HEADS AND TAILS REVISITED
Keywords:
anthropology of money, coinage, token and commodity theories, Keith HartAbstract
This research report revisits Keith Hart’s work on the mutual implication of token and commodity theories of money, focusing on his classic Malinowski lecture on the coin’s two sides. Hart associates ‘heads’ with political authority and token theories and ‘tails’ with quantitative value, market exchange and commodity theories. Yet, even as he argues for the necessity of a rapprochement between the intellectual approaches delimited by the coin’s two sides, the coin conceit as he elaborates it is unprepared to deal with the quotidian intermixing of ‘heads’ and ‘tails’ one encounters in actual rather than theoretical coinage.

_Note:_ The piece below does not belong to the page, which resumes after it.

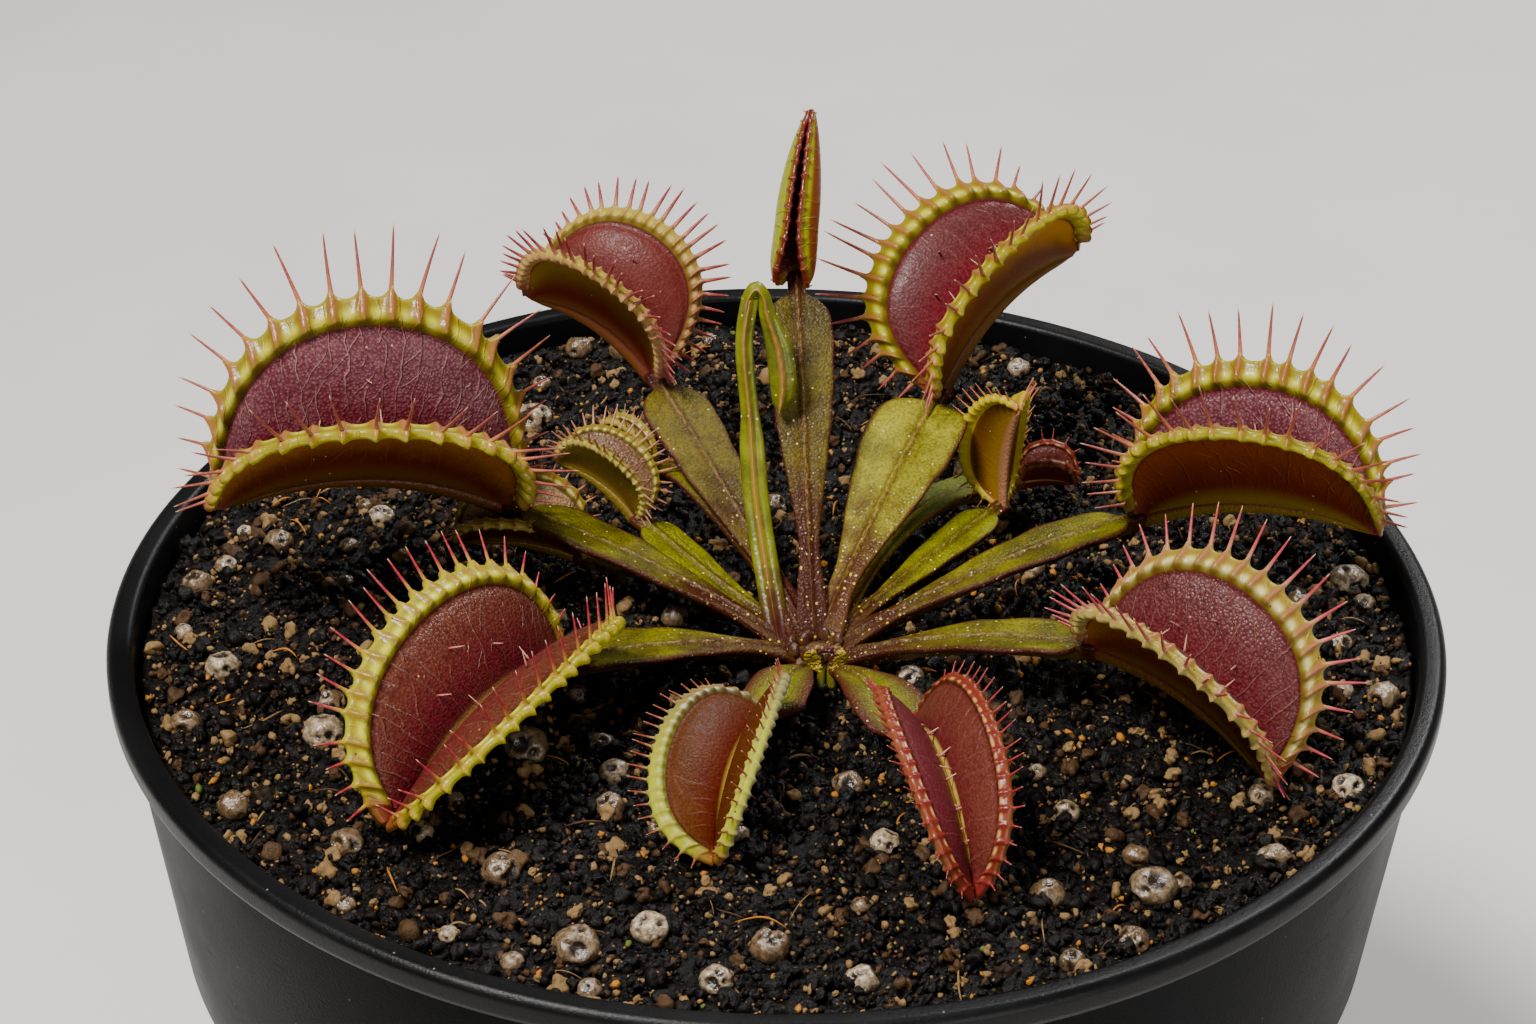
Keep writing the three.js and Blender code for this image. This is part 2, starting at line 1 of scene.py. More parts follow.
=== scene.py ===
"""A venus flytrap in a round nursery pot, dressed for the render.

Plant shapes are worked out in millimetres from the middle of the pot's rim, +Z up, and turned into
metres from the middle of the pot's underside when a mesh is made.
"""
import functools
import math
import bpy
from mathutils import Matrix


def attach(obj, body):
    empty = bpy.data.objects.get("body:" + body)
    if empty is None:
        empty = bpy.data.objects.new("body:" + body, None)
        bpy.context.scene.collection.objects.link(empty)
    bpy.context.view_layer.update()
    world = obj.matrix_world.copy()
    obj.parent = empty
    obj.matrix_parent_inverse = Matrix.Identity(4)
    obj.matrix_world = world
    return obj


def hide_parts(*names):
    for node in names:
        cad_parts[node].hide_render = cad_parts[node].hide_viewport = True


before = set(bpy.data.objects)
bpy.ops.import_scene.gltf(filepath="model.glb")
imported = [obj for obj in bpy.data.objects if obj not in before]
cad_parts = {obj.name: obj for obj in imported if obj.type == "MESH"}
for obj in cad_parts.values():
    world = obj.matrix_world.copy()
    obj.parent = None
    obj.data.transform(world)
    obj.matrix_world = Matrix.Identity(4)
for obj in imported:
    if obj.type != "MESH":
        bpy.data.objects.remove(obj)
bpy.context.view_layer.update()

from types import SimpleNamespace as Sizes

import bmesh
import bpy
import numpy as np
from mathutils import Matrix, Vector

MM = 0.001
BLACK = (0, 0, 0)

# ---------------------------------------------------------------- sizes

POT = Sizes(height=98.0, rim_radius=60.0, lip_width=2.4, lip_height=2.8, collar_radius=58.6,
            collar_height=30.0, collar_taper=3.2, step_in=0.7, step_height=1.0, base_radius=43.0,
            wall=1.3, floor=1.6, edge=0.6, throat=6.0, draft=0.2, drains=6, drain_radius=4.0,
            drain_circle=29.0, sides=240, drain_sides=40)
SOIL = Sizes(edge_depth=3.0, mound=0.5, bump=0.28, clearance=0.55, sides=420)
CROWN = Sizes(x=3.5, y=-7.0, radius=3.5, top=-0.2, depth=5.0, buds=9)
STALK = Sizes(neck=1.7, thick=1.5, edge=0.7, keel=0.45, cup=0.22, start=0.75, short=0.1)
LOBE = Sizes(thick=0.8, bulge=0.12, coarse=7, fine=11)
TOOTH = Sizes(steps=12, sides=8, squash=0.85, root=0.5)
HAIR = Sizes(steps=5, sides=6, longest=1.5, share=0.09, thick=0.10)
MIDRIB = Sizes(radius=0.75, keel=0.5, taper=0.45, slim=0.7, small=12.5, steps=22, sides=14)
PERLITE = Sizes(count=95, smallest=0.8, spread=1.1, fine_from=1.2)
FIBRES = 150

# The shape of every leaf, as in the part: joint (mm from the middle of the rim), heading and pitch of
# the trap's midrib, roll about it, how far each lobe leans, the midrib's length and arch, the lobe's
# height, how far the rim overhangs the midrib's ends and how square its shoulders are. Then the looks:
# teeth on each lobe and their length, and for the two lobes the width of the margin's thick band and
# the teeth's lean over the mouth, and the colouring. Last comes the stalk: the angle and height that
# it starts at on the crown, its width, its twist and how far it bows up, or the points it goes through.
LEAF_KEYS = ("name joint heading pitch roll open length arch height over square "
             "teeth tooth bands leans look start low wide twist lift").split()
USUAL_LEAF = dict(taper=0.0, bulge=LOBE.bulge, foot=0.0, thin=1.0, stout=1.0, stalk="olive",
                  cup=STALK.cup, via=None, hairs=((0.36, 0.42), (0.62, 0.42), (0.49, 0.6)))


def leaf_of(*values, **more):
    """A leaf with its values in the order of LEAF_KEYS, and as usual where it says nothing."""
    return Sizes(**{**USUAL_LEAF, **dict(zip(LEAF_KEYS, values)), **more})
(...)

Starting from the problems posed by actual coins to the apparent clarities of Hart’s coin, this essay argues that on a material, micro-level the relationships between state power and market exchange on the one hand and ‘heads’ and ‘tails’ on the other are rather more contingent in practice than in theory. On this level, actually-existing forms of Western money are only poorly parsed by the ‘sidedness’ of the coin conceit. The a priori divisions between power and quantification, symbols and amounts, as well as their topological mapping onto discretely divided material surfaces freighted in the virtualism of ‘heads’ and ‘tails’ are a poor fit with complex amalgams of numbers, power, states, symbols and exchange we may read off the surfaces of particular coins.